Justice Department attorneys countered that the social cost of carbon was nowhere near as central to agency decisionmaking as the Republican-led states suggested.

They maintained that federal agencies still have discretion in incorporating the metric based on their governing laws. They said the president had only required the use of the interim social cost of carbon in analyses of rules sent to the White House Office of Management and Budget.

"It does not mean interim estimates will be relied on in any particular rule," said Stephen Pezzi, a DOJ attorney.

He noted that the Republican-led states are free to raise challenges to individual rules that rely on the interim social cost of carbon.

Agencies are using the metric in regulatory impact analyses that examine the possible effects of federal rules, added Cody Knapp, another DOJ attorney.

"I don’t think the interim estimates are some break from the past," Knapp said.

But federal agencies also use the social cost of carbon in environmental analyses, which can affect whether a project like a highway expansion can move forward, said Cain.

"Decisions are made based on the environmental impact studies," he said.

Cain also questioned the Biden administration’s rationale for raising the social cost of carbon from $1 per metric ton, which was the value adopted by the Trump administration.
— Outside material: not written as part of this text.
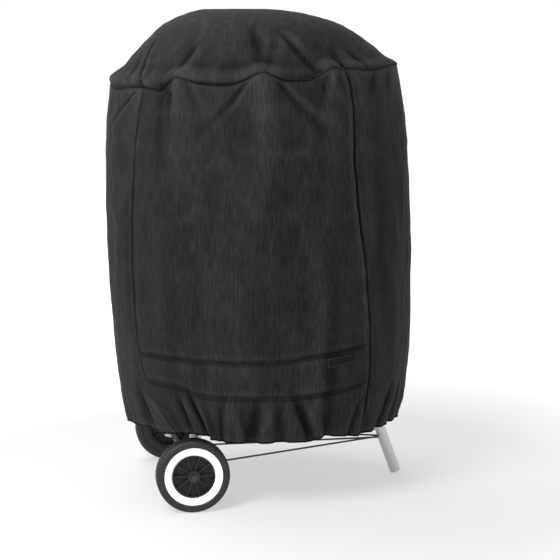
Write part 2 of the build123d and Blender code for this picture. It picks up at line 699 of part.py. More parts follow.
# ---- ash pan between the legs ----
pan_floor = PAN_HEIGHT - PAN_DEPTH
with BuildPart() as ash_pan:
    with BuildSketch(Plane.XZ):
        with BuildLine():
            Polyline(
                (0, pan_floor),
                (PAN_RADIUS - PAN_FLANGE - PAN_SLOPE, pan_floor),
                (PAN_RADIUS - PAN_FLANGE, PAN_HEIGHT - PAN_SHEET),
                (PAN_RADIUS, PAN_HEIGHT - PAN_SHEET),
                (PAN_RADIUS, PAN_HEIGHT),
                (PAN_RADIUS - PAN_FLANGE - 1.0, PAN_HEIGHT),
                (PAN_RADIUS - PAN_FLANGE - PAN_SLOPE - 0.8, pan_floor + PAN_SHEET),
                (0, pan_floor + PAN_SHEET),
                close=True,
            )
        make_face()
    revolve(axis=Axis.Z)
save(ash_pan, "ash_pan")

clip_top = PAN_HEIGHT - PAN_SHEET
with BuildPart() as pan_clips:
    for plane in LEG_PLANES.values():
        climb = (clip_top - plane.origin.Z) / plane.z_dir.Z
        centre = plane.origin + plane.z_dir * climb
        reach = (centre.X**2 + centre.Y**2) ** 0.5
        clip_plane = Plane(
            origin=(0, 0, clip_top), x_dir=(centre.X / reach, centre.Y / reach, 0), z_dir=(0, 0, -1)
        )
        inner = PAN_RADIUS - CLIP_LAP
        outer = reach + LEG_RADIUS + CLIP_WALL
        with BuildSketch(clip_plane):
            with Locations(((inner + outer) / 2, 0)):
                Rectangle(outer - inner, CLIP_WIDTH)
            with Locations((reach, 0)):
                Circle(LEG_RADIUS + CLIP_WALL)
        extrude(amount=CLIP_SHEET)
        with BuildSketch(plane):
            Circle(LEG_RADIUS + GAP)
        extrude(amount=LEG_RUN, mode=Mode.SUBTRACT)
save(pan_clips, "pan_clips")

# ---- fabric cover ----
PANELS = ["front_panel", "right_panel", "back_panel", "left_panel"]
SEAMS = ["seam_tape_front_right", "seam_tape_back_right", "seam_tape_back_left", "seam_tape_front_left"]
panel_span = 360.0 / len(PANELS)

with BuildPart() as crown_panel:
    with BuildSketch(Plane.XZ):
        outer_crown = crown_outline(0.0)
        inner_crown = crown_outline(CLOTH)
        with BuildLine():
            Spline(*outer_crown)
            Spline(*inner_crown)
            Line(outer_crown[0], inner_crown[0])
            Line(outer_crown[-1], inner_crown[-1])
        make_face()
    revolve(axis=Axis.Z)
save(crown_panel, "crown_panel")

wall_section = wall_sketch(0.0, CLOTH)
for index, panel_name in enumerate(PANELS):
    start = FRONT_ANGLE + (index - 0.5) * panel_span
    with BuildPart() as panel:
        add(wall_section)
        revolve(axis=Axis.Z, revolution_arc=panel_span)
    with BuildPart() as placed:
        add(panel.part.rotate(Axis.Z, start))
    save(placed, panel_name)

tape_section = wall_sketch(CLOTH + GAP, CLOTH + GAP + TAPE)
with BuildPart() as tape_wall:
    add(tape_section)
    revolve(axis=Axis.Z)

with BuildPart() as crown_seam_tape:
    add(tape_wall.part)
    add(slab(CROWN_SEAM - TAPE_WIDTH, CROWN_SEAM), mode=Mode.INTERSECT)
save(crown_seam_tape, "crown_seam_tape")

# the band backs the front panel's two double rows of stitches and ends at its seam tapes
band_span = panel_span - 2 * degrees((TAPE_WIDTH / 2 + GAP) / RIM_RADIUS)
with BuildPart() as band_arc:
    add(tape_section)
    revolve(axis=Axis.Z, revolution_arc=band_span)
with BuildPart() as front_band:
    add(band_arc.part.rotate(Axis.Z, FRONT_ANGLE - band_span / 2))
    add(slab(BAND_BOTTOM, BAND_TOP), mode=Mode.INTERSECT)
save(front_band, "front_band")

tape_bottom = COVER_HEM + CASING_HEIGHT + GAP
tape_top = CROWN_SEAM - TAPE_WIDTH - GAP
for index, tape_name in enumerate(SEAMS):
    turn = FRONT_ANGLE + (index + 0.5) * panel_span
    with BuildPart() as seam_tape:
        add(tape_wall.part)
        add(slab(tape_bottom, tape_top), mode=Mode.INTERSECT)
        strip_plane = Plane(
            origin=(0, 0, tape_bottom), x_dir=(cos(radians(turn)), sin(radians(turn)), 0), z_dir=(0, 0, 1)
        )
        with BuildSketch(strip_plane):
            with Locations((200, 0)):
                Rectangle(400, TAPE_WIDTH)
        extrude(amount=tape_top - tape_bottom, mode=Mode.INTERSECT)
    save(seam_tape, tape_name)

hem_inner = SIDE_OUTLINE[0][0] - CLOTH  # inside of the wall at the hem
with BuildPart() as hem_casing:
    with BuildSketch(Plane.XZ):
        with BuildLine():
            Polyline(
                (hem_inner - GAP, COVER_HEM),
                (hem_inner - GAP, COVER_HEM + CASING_WALL),
                (hem_inner - CASING_DEPTH + CASING_WALL, COVER_HEM + CASING_WALL),
                (hem_inner - CASING_DEPTH + CASING_WALL, COVER_HEM + CASING_HEIGHT - CASING_WALL),
                (hem_inner - GAP, COVER_HEM + CASING_HEIGHT - CASING_WALL),
                (hem_inner - GAP, COVER_HEM + CASING_HEIGHT),
                (hem_inner - CASING_DEPTH, COVER_HEM + CASING_HEIGHT),
                (hem_inner - CASING_DEPTH, COVER_HEM),
                close=True,
            )
        make_face()
    revolve(axis=Axis.Z)
save(hem_casing, "hem_casing")

with BuildPart() as hem_elastic:
    with BuildSketch(Plane.XZ):
        elastic_middle = COVER_HEM + CASING_WALL + GAP + ELASTIC_HEIGHT / 2
        with Locations((hem_inner - CASING_DEPTH / 2, elastic_middle)):
            Rectangle(ELASTIC_DEPTH, ELASTIC_HEIGHT)
    revolve(axis=Axis.Z)
save(hem_elastic, "hem_elastic")

label_turn = FRONT_ANGLE + LABEL_TURN
label_out = Vector(cos(radians(label_turn)), sin(radians(label_turn)), 0)
with BuildPart() as woven_label:
    with BuildSketch(Plane(origin=(0, 0, LABEL_CENTRE), x_dir=(-label_out.Y, label_out.X, 0), z_dir=label_out)):
        Rectangle(LABEL_WIDTH, LABEL_HEIGHT)
    extrude(amount=400)
    with BuildPart(mode=Mode.PRIVATE) as label_layer:
        add(wall_sketch(-GAP - LABEL_SHEET, -GAP))
        revolve(axis=Axis.Z)
    add(label_layer.part, mode=Mode.INTERSECT)
save(woven_label, "woven_label")
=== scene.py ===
"""Looks of the kettle grill under its fitted cover: the cover's cloth, its sewing, and every material."""

import json
import math

import bpy
import numpy as np
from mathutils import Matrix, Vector


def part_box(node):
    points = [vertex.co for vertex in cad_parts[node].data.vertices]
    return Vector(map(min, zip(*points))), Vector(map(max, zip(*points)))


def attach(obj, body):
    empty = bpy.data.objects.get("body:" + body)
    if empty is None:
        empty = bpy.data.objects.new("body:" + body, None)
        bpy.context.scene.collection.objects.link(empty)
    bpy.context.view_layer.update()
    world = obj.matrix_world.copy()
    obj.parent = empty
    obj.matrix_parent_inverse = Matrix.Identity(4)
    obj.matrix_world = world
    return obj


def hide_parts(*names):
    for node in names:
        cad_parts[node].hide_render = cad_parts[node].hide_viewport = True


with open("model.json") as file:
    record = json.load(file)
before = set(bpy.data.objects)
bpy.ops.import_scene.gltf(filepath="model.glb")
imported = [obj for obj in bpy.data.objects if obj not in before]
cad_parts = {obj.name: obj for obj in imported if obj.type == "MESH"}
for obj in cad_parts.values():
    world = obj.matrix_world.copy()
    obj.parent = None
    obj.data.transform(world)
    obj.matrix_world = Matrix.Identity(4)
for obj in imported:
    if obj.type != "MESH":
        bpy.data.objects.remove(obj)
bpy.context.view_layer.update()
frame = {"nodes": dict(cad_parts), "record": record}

# ---- places read from the frame, metres ----
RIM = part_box("lid")[1].x  # kettle's radius at its rim
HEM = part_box("front_panel")[0].z
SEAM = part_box("front_panel")[1].z  # crown seam
SEAM_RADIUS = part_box("crown_panel")[1].x
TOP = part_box("crown_panel")[1].z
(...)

While the Biden team’s interim social of carbon is a significant increase from the Trump-era estimate, the metric is on par with the value used under former President Obama, when adjusted for inflation.

Cain asked whether the Biden administration had erred in including global emissions as part of the metric. By contrast, the Trump administration’s value was based only on domestic emissions.

The judge asked where the Biden team had obtained data about emissions from other countries and suggested establishing an international treaty "so everyone follows the same rules."

"That is the only way you could do global effect," he said. "I really have a problem with the whole global part of it."

This story also appears in Energywire.

Correction: A previous version of this story misattributed a statement from Scott St. John, Louisiana’s deputy solicitor general.